If any of you follow some of the stuff that Jeff Berlin does, I can tell you that much of it is the same type of stuff that Charlie would have students do. Play something, play it on one string, play it on just two strings, etc. Approach notes, upper extension triads, etc.
i heard many great things from fellow bassists here in nyc who studied with him and all say great stuff about charlie. sounds like he was the real deal.
I studied with Bruce for ~6 years in the 90s and he told me that he worked his butt off on that stuff. Certainly to cover all of that in a week would require an extreme level of commitment - something Bruce obviously had and still has.
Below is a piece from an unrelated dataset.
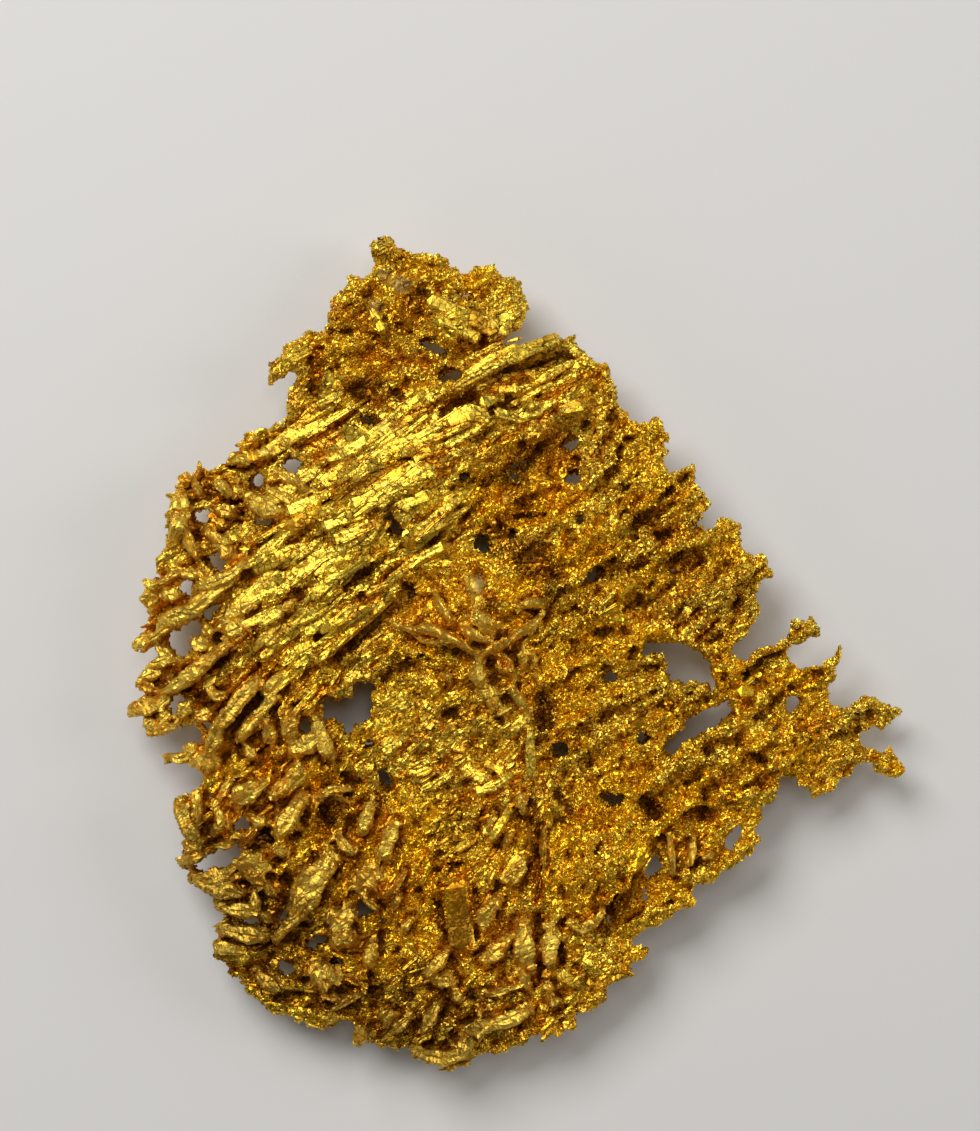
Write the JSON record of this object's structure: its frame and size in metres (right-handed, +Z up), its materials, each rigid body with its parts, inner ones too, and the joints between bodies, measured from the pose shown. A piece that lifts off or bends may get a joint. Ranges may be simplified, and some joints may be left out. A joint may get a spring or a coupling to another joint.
{
  "type": "herringbone gold crystal",
  "caption": "Flattened, crumpled sheet of native gold, ribbed with parallel crystals and pierced by small slits, lying on its back.",
  "frame": {"origin": "on the resting plane, under the middle of the specimen's bounding box", "axes": "+Z up out of the specimen's front face; +Y towards its narrow top lobe; +X towards the side with the fan of fingers"},
  "size_m": [0.0392, 0.042, 0.0052],
  "materials": {
    "gold": "bright crystallised native gold, fine-grained to glossy, with orange-brown stain in the hollows"
  },
  "bodies": {
    "root": {"gold_crystal": "gold"}
  },
  "joints": []
}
I studied with Charlie for 10 years via correspondence and have studied with Garry Dial for the past 3 years. Charlie was an incredible teacher on all fronts. Not only did he teach improvisation, but also composition. I am forever grateful of what Charlie shared with me- it changed my life forever!
Gotta check this out.
Every student of his that I have heard were just phenomenal
players & soloists.
Check out this article on Charlie Banacos lineage- I'm proud to be a part of that!
All the Bass!
Bruce was a big influence on me while I was at Berklee. I studied with him for 3 years- twice a week. He would always mention how Banacos may approach this, or how he heard something differently. He seemed to have great respect and thankfulness for Banacos.